If the document they're presenting is anything like as cherry-picked as the original indictment, I strongly suspect that the reason they're so insistent on only letting him have the cherry-picked version is that they're lying about the evidence that they have against him. For instance, they picked out long lists of payout amounts and descriptions of copyrighted content as evidence of intent to pay uploaders money for copyright infringing content. Based both on what I'd heard about their attitudes at the time and on a reference to Megaupload's policy of not paying copyright infringers that the prosecutor accidentally let into the indictment, I reckon that the lists were almost certainly being used to avoid paying money for copyright infringing content and that a full copy of the e-mails would reveal that the FBI are lying through their teeth.
Dotcom's past crimes are not relevant. His past actions, or inactions, have no bearing on the crimes he is now being accused of.

The judge in the extradition case said in May that Dotcom should have access to the FBI's information. Unless/until a court says otherwise, the FBI will need to hand over what they've got. Can a 44 page document accurately summarize 22 million emails? I doubt it.

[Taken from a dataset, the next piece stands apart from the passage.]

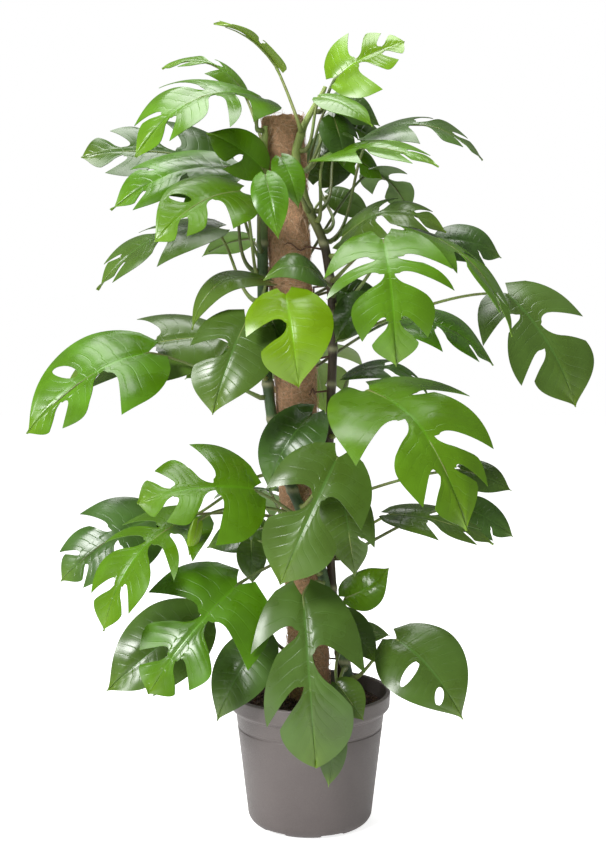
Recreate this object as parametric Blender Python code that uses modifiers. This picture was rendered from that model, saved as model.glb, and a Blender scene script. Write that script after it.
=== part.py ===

"Dotcom having access to all of the evidence against him has no influence on the decision to extradite."

Then why not send him the files? It's not unduly burdensome. It's already all in electronic form. Maybe they do not want to enable him to start preparing his case?

There's little doubt he's guilty of infringement and he will suffer a punishment. What's at issue is whether he's being treated fairly, from a procedural standpoint. Why does that matter? Because the whole reason you're going after him with such force is to scare others who are doing the same thing - Megaupload is one of many similar sites. You're trying to deter others by setting an example. But you don't want to make him a martyr. You don't want to make him a hero by making the entertainment industry look even more crooked than the people running file lockers.

The entertainment industry already looks more crooked than people running file lockers. Fucking it up for everyone so that they can protect their failing business? Check. Abusing power to achieve that goal? Check. Looks pretty crooked to me.
Dotcom said he was in the process of creating a website to publish all the information, so the public could see for themselves.

Looking forward to that. His big mouth strategy should make that quite an entertaining journey.